Life has been stifling of late- my words have bottlenecked and I can't seem to find a space in my life to document them without feeling like I'm hurting someone or stripping a part of my clothing away to expose yet another part of me that can be poked and probed at. this is an uncomfortable part of my life. I have so many emotions I want to translate into words but all I can manage are very literal, direct sentences that do not invoke thought. They are bland and raw- leaving no after taste; it is nothing worth remembering. I will not write something that does not have anything to offer. Even in the texts that I craft to my closest friends, the words that come bursting through my lips to those whom I trust, they come forth as wet lumpy sand on a cold rainy morning- uninteresting and soon-to-be neglected.

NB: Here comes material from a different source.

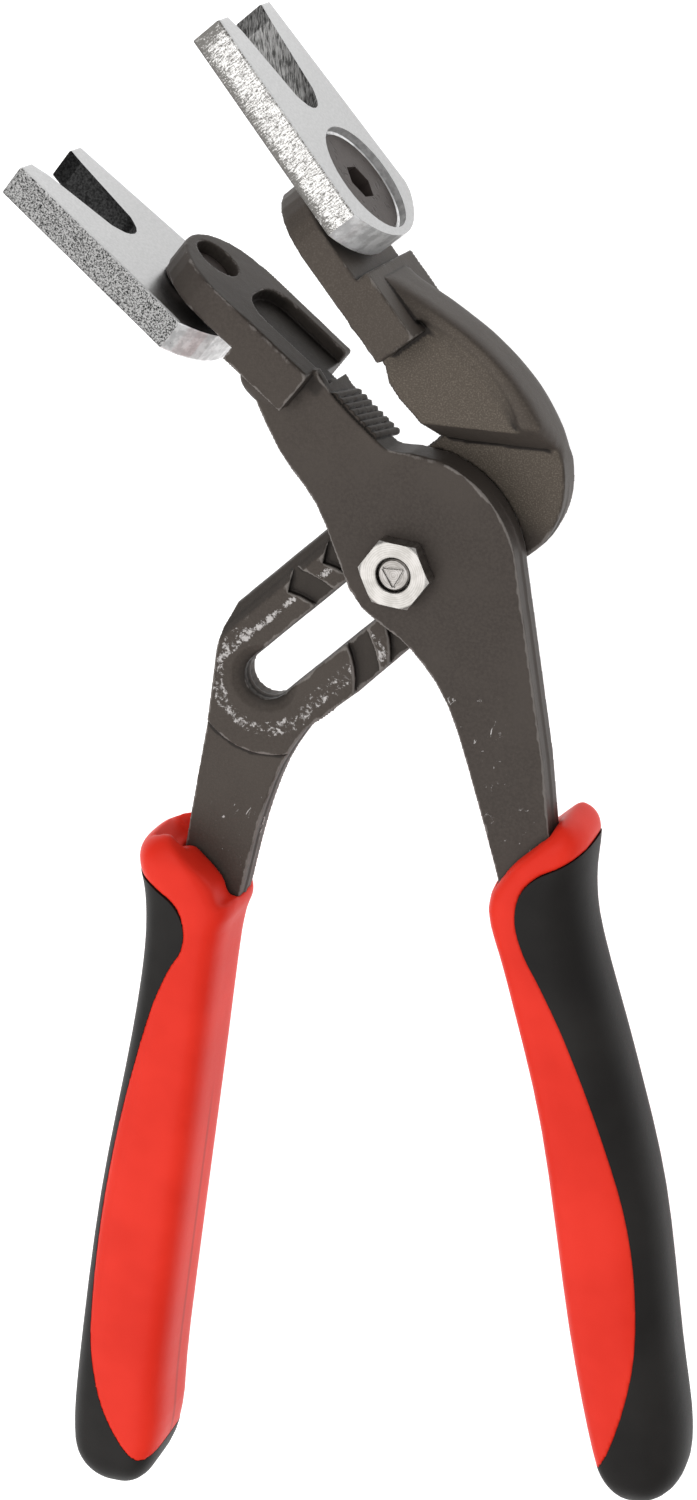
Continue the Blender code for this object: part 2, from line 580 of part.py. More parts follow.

It seems though, that this season is teaching me that emotional freedom comes from God alone. Even when I can't find the right words to say, He knows my heart. Even when I ache with desire and wrestle with obedience, He is there for me. I will never be able to fathom this relationship we have, yet I am nevertheless thankful. This is a tiring season for me; I am worn out. My bones are parched and empty. But my King holds out a horn filled with new oil over my head and pours gently. As it runs from the tip of my head across my face, I close my eyes, hold my breath and gasp loudly. I am breathing in new air that cleanses my lungs. As new oil flows down my skin, my skin tingles with excitement. And when it finally hits the floor, my heart bursts with song.
I don't know why I even waited this long. This is all I ever wanted; this is everything I've ever needed.